Denison’s father Joseph, the son of a Leeds woollen cloth merchant and dissenter, had made his fortune in London and purchased the estate of Denbies from Lord King (1787), as well as that of Seamere, near Scarborough, from the Duke of Leeds, for over £100,000. Denison, who was ‘less penurious than his father’, nevertheless increased his inheritance and in 1849 left his nephew the Hon. Albert Conyngham the bulk of a fortune estimated at £2,300,000, on condition he take the name of Denison (which he did). The Yorkshire estates were worth half a million, those in Surrey £100,000; the rest was in funds and other securities. From his father Denison inherited partnership in the bank of Denison, Heywood and Kennard of Lombard Street and became senior partner.

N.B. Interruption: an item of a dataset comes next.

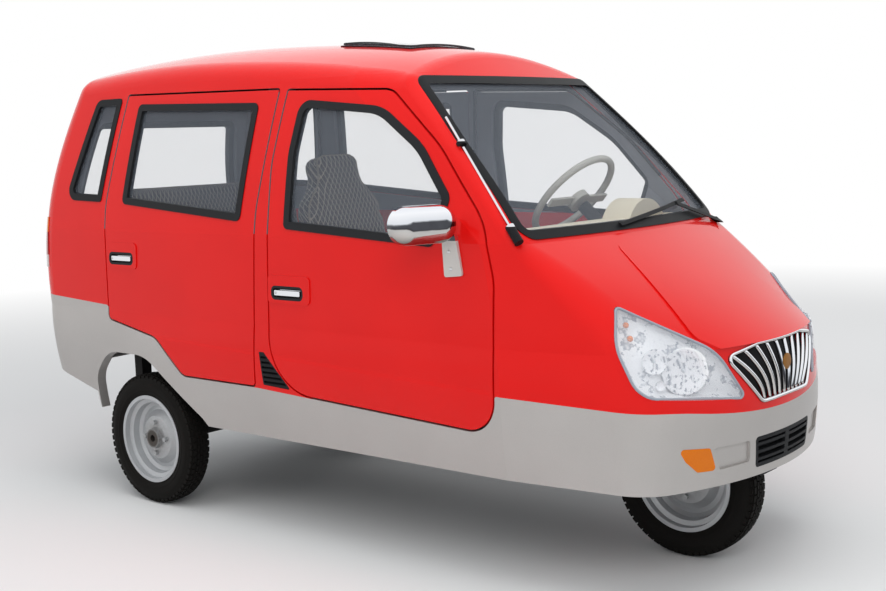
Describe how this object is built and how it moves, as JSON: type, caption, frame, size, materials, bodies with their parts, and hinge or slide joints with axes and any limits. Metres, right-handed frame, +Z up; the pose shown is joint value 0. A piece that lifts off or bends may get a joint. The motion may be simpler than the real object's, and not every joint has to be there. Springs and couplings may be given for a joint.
{
  "type": "three-wheeled passenger car",
  "caption": "Small enclosed three-wheeled car: hinged side doors and tailgate, steered front wheel, two rear wheels on leaf springs.",
  "frame": {"origin": "on the ground under the middle of the bounding box", "axes": "+X forward towards the nose, +Y to the left side of the car, +Z up"},
  "size_m": [3.1374, 1.766, 1.8041],
  "materials": {
    "chrome_trim": "bright",
    "black_steel": "satin",
    "cream_plastic": "satin",
    "cast_iron": "rough",
    "floor_paint": "satin",
    "silver_paint": "satin",
    "window_glass": "clear",
    "red_paint": "gloss",
    "seal_rubber": "satin",
    "black_plastic": "satin",
    "wheel_paint": "satin",
    "seat_fabric": "woven",
    "tyre": "matte",
    "lamp_chrome": "bright",
    "lens_clear": "clear",
    "lens_amber": "gloss",
    "grey_plastic": "satin",
    "lens_red": "gloss"
  },
  "bodies": {
    "body": {"antenna": "chrome_trim", "chassis_frame": "black_steel", "dashboard": "cream_plastic", "engine_block": "cast_iron", "floor_pan": "floor_paint", "front_bumper": "silver_paint", "front_seats": "seat_fabric", "grille": "chrome_trim", "grille_backing": "black_plastic", "hatch_frame": "black_plastic", "hatch_pane": "window_glass", "headlamp_housings": "lamp_chrome", "headlamp_lenses": "lens_clear", "indicators": "lens_amber", "leaf_springs": "black_steel", "lower_grille": "black_plastic", "nose_shell": "red_paint", "pillar_vents": "black_plastic", "quarter_seals": "seal_rubber", "quarter_windows": "window_glass", "rear_axle": "black_steel", "rear_bench": "seat_fabric", "rear_bumper": "silver_paint", "roof_panel": "red_paint", "side_frame_left": "red_paint", "side_frame_right": "red_paint", "side_skirt_left": "silver_paint", "side_skirt_right": "silver_paint", "steering_column": "black_steel", "tail_lamps": "lens_red", "windscreen": "window_glass", "windscreen_seal": "seal_rubber", "wiper": "black_plastic"},
    "front_door_right": {"front_door_right_glass": "window_glass", "front_door_right_panel": "red_paint", "front_door_right_trim": "seal_rubber", "mirror_right": "chrome_trim"},
    "front_door_left": {"front_door_left_glass": "window_glass", "front_door_left_panel": "red_paint", "front_door_left_trim": "seal_rubber", "mirror_left": "chrome_trim"},
    "rear_door_right": {"rear_door_right_glass": "window_glass", "rear_door_right_panel": "red_paint", "rear_door_right_trim": "seal_rubber"},
    "rear_door_left": {"rear_door_left_glass": "window_glass", "rear_door_left_panel": "red_paint", "rear_door_left_trim": "seal_rubber"},
    "tailgate": {"tailgate_glass": "window_glass", "tailgate_panel": "red_paint", "tailgate_seal": "seal_rubber"},
    "steering_wheel": {"steering_wheel": "grey_plastic"},
    "front_fork": {"front_fork": "black_steel", "front_mudguard": "black_plastic"},
    "front_wheel": {"front_tyre": "tyre", "front_rim": "wheel_paint"},
    "rear_wheel_right": {"rear_right_tyre": "tyre", "rear_right_rim": "wheel_paint"},
    "rear_wheel_left": {"rear_left_tyre": "tyre", "rear_left_rim": "wheel_paint"}
  },
  "joints": [
    {"name": "front_door_right_hinge", "type": "hinge", "parent": "body", "child": "front_door_right", "pos_m": [0.9035, -0.664, 0.8], "axis": [0, 0, 1], "range_deg": [0, 65]},
    {"name": "front_door_left_hinge", "type": "hinge", "parent": "body", "child": "front_door_left", "pos_m": [0.9035, 0.664, 0.8], "axis": [0, 0, -1], "range_deg": [0, 65]},
    {"name": "rear_door_right_hinge", "type": "hinge", "parent": "body", "child": "rear_door_right", "pos_m": [-0.1835, -0.664, 0.9], "axis": [0, 0, 1], "range_deg": [0, 65]},
    {"name": "rear_door_left_hinge", "type": "hinge", "parent": "body", "child": "rear_door_left", "pos_m": [-0.1835, 0.664, 0.9], "axis": [0, 0, -1], "range_deg": [0, 65]},
    {"name": "tailgate_hinge", "type": "hinge", "parent": "body", "child": "tailgate", "pos_m": [-1.4205, 0, 1.622], "axis": [0, 1, 0], "range_deg": [0, 80]},
    {"name": "steering_wheel_turn", "type": "hinge", "parent": "body", "child": "steering_wheel", "pos_m": [0.5825, 0.28, 1.19], "axis": [-0.7431, 0, 0.6691], "range_deg": [-280, 280]},
    {"name": "fork_steer", "type": "hinge", "parent": "body", "child": "front_fork", "pos_m": [1.2125, 0, 0.262], "axis": [-0.2588, 0, 0.9659], "range_deg": [-35, 35]},
    {"name": "front_wheel_spin", "type": "hinge", "parent": "front_fork", "child": "front_wheel", "pos_m": [1.2125, 0, 0.262], "axis": [0, 1, 0], "continuous": true},
    {"name": "rear_wheel_right_spin", "type": "hinge", "parent": "body", "child": "rear_wheel_right", "pos_m": [-0.8475, -0.598, 0.262], "axis": [0, 1, 0], "continuous": true},
    {"name": "rear_wheel_left_spin", "type": "hinge", "parent": "body", "child": "rear_wheel_left", "pos_m": [-0.8475, 0.598, 0.262], "axis": [0, 1, 0], "continuous": true}
  ],
  "couplings": [
    {"joint": "steering_wheel_turn", "follows": "fork_steer", "ratio": 8}
  ]
}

George Rose, who furnished Denison with a letter of introduction to Lord Auckland in 1791, when he was embarking on a tour of northern Europe, claimed: ‘his father is of infinite use to us in the City where he stands almost foremost for wealth, and the young man has really very substantial good qualities’. It was Rose who thought of procuring a seat for him in 1796
In 1802 he offered himself at Hull, where his family had their roots, at Earl Fitzwilliam’s instigation, but did not exert himself personally despite heavy expense and was defeated. He declined Fitzwilliam’s suggestion that he should stand again, 5 Nov. 1805, but in 1806 he was unexpectedly returned, his nomination taking place with the connivance of Fitzwilliam’s agents, at the request of the freemen and without his consent.

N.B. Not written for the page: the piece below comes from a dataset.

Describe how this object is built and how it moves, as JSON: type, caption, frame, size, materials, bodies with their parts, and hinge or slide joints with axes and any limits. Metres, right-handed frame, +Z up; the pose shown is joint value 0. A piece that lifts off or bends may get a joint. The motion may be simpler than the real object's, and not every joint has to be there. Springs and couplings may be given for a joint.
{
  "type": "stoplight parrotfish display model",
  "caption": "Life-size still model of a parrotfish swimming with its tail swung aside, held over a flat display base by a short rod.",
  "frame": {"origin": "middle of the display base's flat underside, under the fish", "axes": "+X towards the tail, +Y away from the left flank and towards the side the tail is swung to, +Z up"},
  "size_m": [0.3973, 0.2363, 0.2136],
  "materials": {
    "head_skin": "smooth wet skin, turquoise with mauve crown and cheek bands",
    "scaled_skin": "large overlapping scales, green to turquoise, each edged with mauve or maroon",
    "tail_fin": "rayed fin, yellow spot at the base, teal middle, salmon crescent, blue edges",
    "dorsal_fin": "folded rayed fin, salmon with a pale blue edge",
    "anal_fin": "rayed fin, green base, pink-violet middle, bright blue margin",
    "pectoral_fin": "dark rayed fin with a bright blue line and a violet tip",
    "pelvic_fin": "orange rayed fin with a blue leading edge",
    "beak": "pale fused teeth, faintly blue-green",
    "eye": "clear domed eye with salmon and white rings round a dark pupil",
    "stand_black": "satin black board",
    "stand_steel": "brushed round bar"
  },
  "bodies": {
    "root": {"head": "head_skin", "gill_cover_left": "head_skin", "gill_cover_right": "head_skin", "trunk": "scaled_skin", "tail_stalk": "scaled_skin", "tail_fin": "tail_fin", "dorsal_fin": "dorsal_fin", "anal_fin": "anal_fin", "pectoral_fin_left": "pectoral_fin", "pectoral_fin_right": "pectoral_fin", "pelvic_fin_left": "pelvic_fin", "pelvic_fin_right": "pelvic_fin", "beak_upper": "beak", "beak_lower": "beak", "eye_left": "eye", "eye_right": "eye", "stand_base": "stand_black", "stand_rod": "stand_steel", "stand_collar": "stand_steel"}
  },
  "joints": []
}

Although Denison was nominated by some Liverpool freemen in 1807 and a poll was conducted in his name, he disavowed the candidature, not wishing to disturb the sitting Members, although he did not entirely agree with their conduct. He ignored an opening for a purchasable seat suggested by his Whig friends in October 1807.
Denison held a county seat until his death, 2 Aug. 1849, remaining a staunch Whig and, as such, declining a peerage offered him on the strength of his sister Lady Conyngham’s influence with George IV.